Tags

,

Centro Centro, Cibeles numero uno,  is één van mijn vaste schrijfplekken geworden, in de zithoeken met zachte banken en lange tafels. En natuurlijk met de kranten. Als ik niet  oppas, zit ik daar weer uren in te lezen. In el Pais, el Mundo en andere kranten. Goed voor mijn Spaans, het gaat ook steeds beter al blijft er een groot verschil tussen het ene en het andere artikel. De ene keer schiet ik erdoorheen, de andere keer kom ik worstelend aan het slot. Politiek en cultuur doen het als vanouds goed; veel makkelijk te herleiden woorden.
Heel zacht klinkt orgelmuziek. Niet veel variatie, golvend, mijmerend. Minimal art.
Een andere favoriete plek is inmiddels La Bicicleta, met de karaffen water op de stevige, ruw houten tafels. Iedereen geconcentreerd, vaak achter hun laptops. Twee jongens, Eduardo en Sebastian, werken als vervolg op hun studie voor Nike aan polsbandjes waarin van alles opgeslagen wordt. Wat je verbrandt tijdens een activiteit, het woord calorieën valt vaak, je hartslag, bloeddruk, opwinding (excitement), (dis)satisfaction, concentratie. Hoe lang kan ik achter elkaar schrijven aan een boek, dat soort dingen willen ze weten. Zes, zeven uur? Ja, dat ligt binnen hun verwachtingen.
Sebastian vraagt of ik al een titel voor het nieuwe boek heb. Toevallig schreef ik ’s ochtends een zin op die als titel dienst zou kunnen doen. ‘Gevoelige jongens zijn we’, een beetje ironisch, provocerend, tegelijk wel degelijk verwijzend naar een groepje vrienden die het erg goed met elkaar kunnen vinden, zich onderscheiden, wars van machogedrag al staan ze hun mannetje. Niks soft gedoe.
Mij bevalt de titel, Sebastian proeft hem, ja, dat heeft wel iets, hij moet erover nadenken. Misschien moet hij eraan wennen.
Het zal wel geen titel worden die het gaat redden, denk ik. Zegt mijn gevoel. Waarom eigenlijk niet?

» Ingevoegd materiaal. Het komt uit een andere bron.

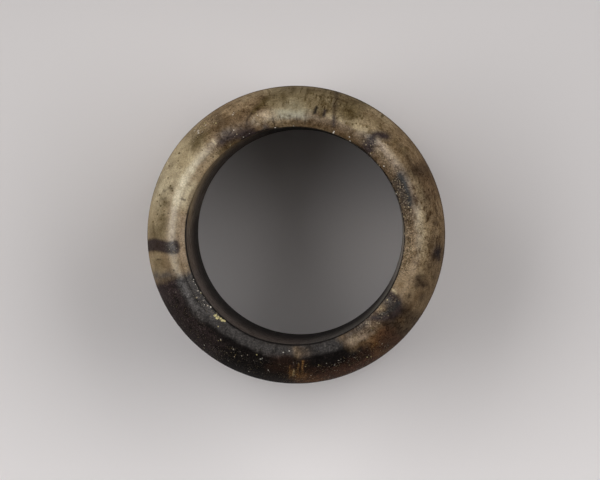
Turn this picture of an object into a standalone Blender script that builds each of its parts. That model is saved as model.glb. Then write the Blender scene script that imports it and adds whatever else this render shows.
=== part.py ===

Sebastian noemt de cover van ‘Jordi’ retro. Wat? De kleuren. Early eighties.  Not retro retro, dat ook weer niet. Design, daar zijn ze ook mee bezig.
Ik hou van dit internationale sfeertje, het zijn de momenten waarop ik denk: alles komt goed. Met elkaar redden we het.
Sebastian is geboren in Colombia, heeft verder overal gewoond, lang op Cyprus, in Rusland, in Hamburg. Pa chemicus, het echte expat-leven. Achternaam: Brennikmeijer, hij is lid van de beroemde Nederlandse familie. Zijn tante woont in het centrum van Amsterdam, hij kent de stad goed, spreekt geen woord Nederlands. En hoe jong hij ook is, nu is het te laat, zegt hij. Zijn moeder is Colombiaans, Cebellos. Brennikmeijer Cebellos, dat is Sebastian. En Eduardo uit Guatemala heet Rottmann. Heerlijke wereld. Gek van zijn land. Hij laat me foto’s zien, van steigers aan het water, bergen op de achtergrond. Adembenemend.